In the lead up to National Close the Gap Day, we revisit a panel discussion ACER held last year to discuss improving Indigenous learning assessment.
The ACER event on Indigenous learning assessment, held in 2015, brought together four panel members from different education sectors.
ACER Principal Research Fellow in Indigenous Education Tony Dreise outlined some of the challenges faced in providing suitable assessment for Indigenous students.
Mr Dreise said we are good at measuring the size of the gap, but need to know more about how to close it. There is insufficient attention to ‘strengths based’ teaching and learning, where the assessment informs where the student is at, in order to then focus on continual improvement from that point.
‘At a micro level, it’s about more than a fail or pass. At a macro level, it’s about more than closing the gap,’ Mr Dreise said.
According to Mr Dreise, more could be done to include Indigenous perspectives in all assessment material, for example with culturally relevant material or customised resources.
‘Let’s not forget the enormous diversity in Aboriginal and Torres Strait Islander learners. The stereotypical Indigenous learner is nonsense,’ Mr Dreise said.
‘The first language of an Indigenous student might be Standard Australian English, Indigenous English or another Indigenous language.’
Assessment needs to be organically based, not event based, according to Mr Dreise. This formative assessment begins with testing what a student knows. The teacher can then teach based on this information, with data and growth at the heart of what they do.
Mr Dreise said we need to be thinking more broadly about assessment for all students. This would include being more committed to the notion of personalised learning, working with a growth mindset.
This may include strategies such as Indigenous learning plans, clear goal setting and instruction, mixed pedagogy and building confidence.

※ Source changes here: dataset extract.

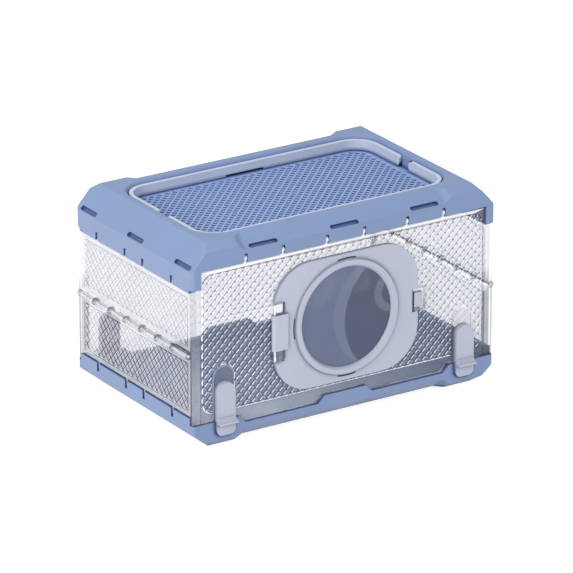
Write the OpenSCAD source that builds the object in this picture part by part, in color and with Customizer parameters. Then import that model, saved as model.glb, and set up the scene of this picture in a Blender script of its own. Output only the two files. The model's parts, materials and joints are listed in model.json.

Professor Mark Rose, Director of Indigenous Strategy at La Trobe University in Melbourne, prompted a discussion about how Aboriginal students learn best through relationship. He cited the example of a Deakin University online student advice system that uses a personalised dashboard to aggregate essential information for students in response to their queries, providing answers in natural language. Professor Rose said similar interactive principles could be translated into assessments.
Mr David Tout, ACER Manager of Vocational, Adult and Workplace Education Services, said technology was one way forward, and discussed ACER’s success with targeted, online, computer-based assessments, especially utilising interactive styles of responses. Students have responded well to the tactile, flexible and more relational format available on tablets, Mr Tout said, noting that this format can benefit both Indigenous learners and other groups.
‘The more we can build in visual and oral components, listening, watching and responding on computer, the better,’ Mr Tout said.
‘There is an enormous challenge of how to assess appropriate to each cohort, whatever that cohort is. Teachers need to learn to use lots of different ways of assessing. The assessment system has to change from traditional paper-based tests.’
Jenny Herbst, Head of Careers and Indigenous Support Coordinator at Trinity Grammar School in Melbourne, said assessment for Indigenous students is not one size fits all. Participants in Indigenous programs at Trinity Grammar are on a range of pathways – VCE to university, external programs, individual learning plans and AFL traineeships.
Ms Herbst also shared information about the recently established Melbourne Indigenous Transitions School, which is now operating with its first student intake, and outlined how the school aims to help remote and rural students transition to take up scholarships at one of more than 20 city partner schools.